Aber nicht nur der Verschleiß des Akku-Deckels bei Stürzen ist ein Problem, sondern auch die Festigkeit des Gehäuses insgesamt. Smartphones sollen ja nicht gleich kaputt gehen, wenn sie in einer Hosentasche mal stärker gedrückt werden. Da sie im Vergleich zu früheren Handys höher, breiter und zugleich dünner sind, ist die nötige Festigkeit entsprechend schwerer zu erreichen. Ein fest eingebauter Akku reduziert aber die Zahl und Größe der Öffnungen am Gehäuse und macht es daher leichter, doch auf die gewünschte Festigkeit zu kommen.

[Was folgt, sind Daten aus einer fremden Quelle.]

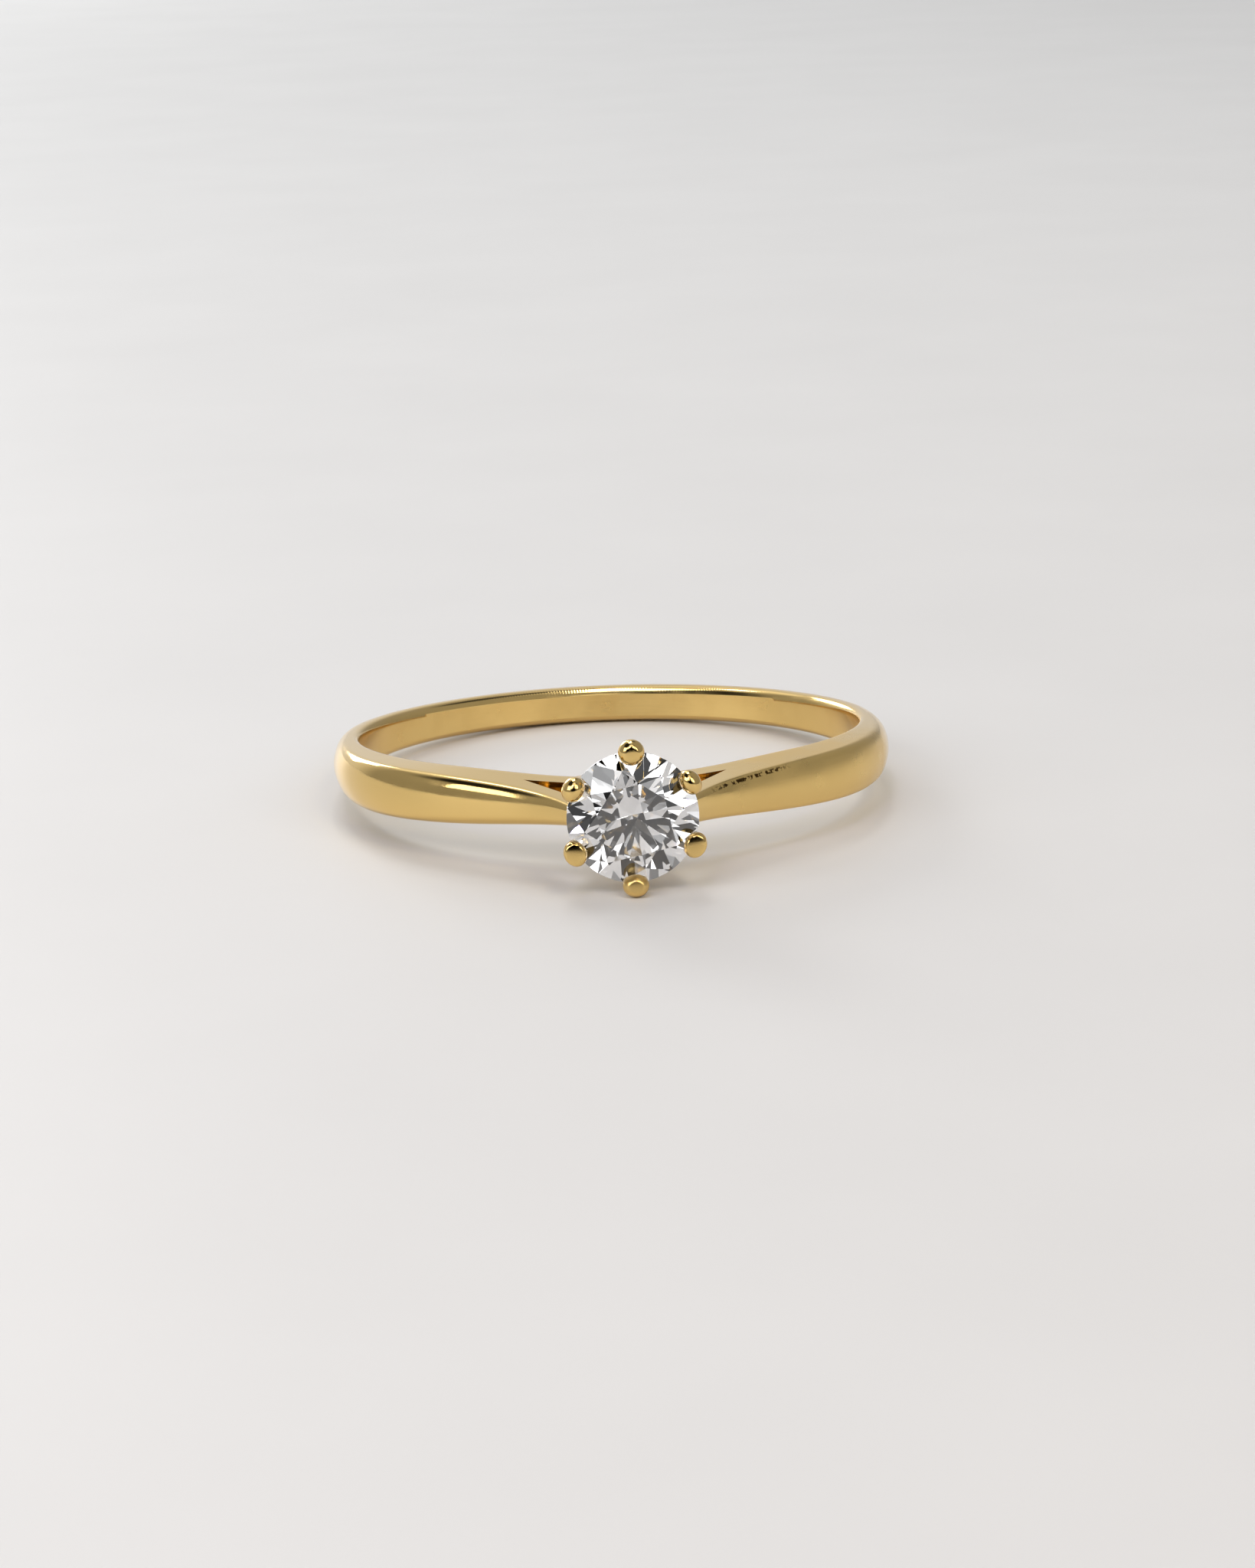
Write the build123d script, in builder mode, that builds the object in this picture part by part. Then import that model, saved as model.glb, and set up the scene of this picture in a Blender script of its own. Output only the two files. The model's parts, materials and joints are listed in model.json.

Auch das immer öfter anzutreffende Feature der Wasser- und Staubresistenz ist aus demselben Grund ein Argument für fest verbaute Akkus: Ein nicht vorhandener Akkufachdeckel kann auch nicht undicht werden. Schließlich reicht schon ein Sandkorn an der falschen Stelle, um einen Dichtring zurückzudrücken, und dem Wasser doch einen Weg ins Geräteinnere zu bahnen.

Am Ende muss man gegeneinander abwägen: Die Zahl der Smartphones, die doch den "Akkutod" sterben, weil nach etlichen Jahren der Nutzung der Aufwand und/oder die Kosten für die externe Reparatur dem Eigentümer zu hoch sind, im Vergleich zu den durch den festen Akku-Einbau vermiedenen Bruch- und Feuchtigkeitsschäden. Und da Akku-Probleme zum Glück immer seltener werden, zeigt die Waage m. E. hier inzwischen in Richtung der vermiedenen mechanischen Schäden.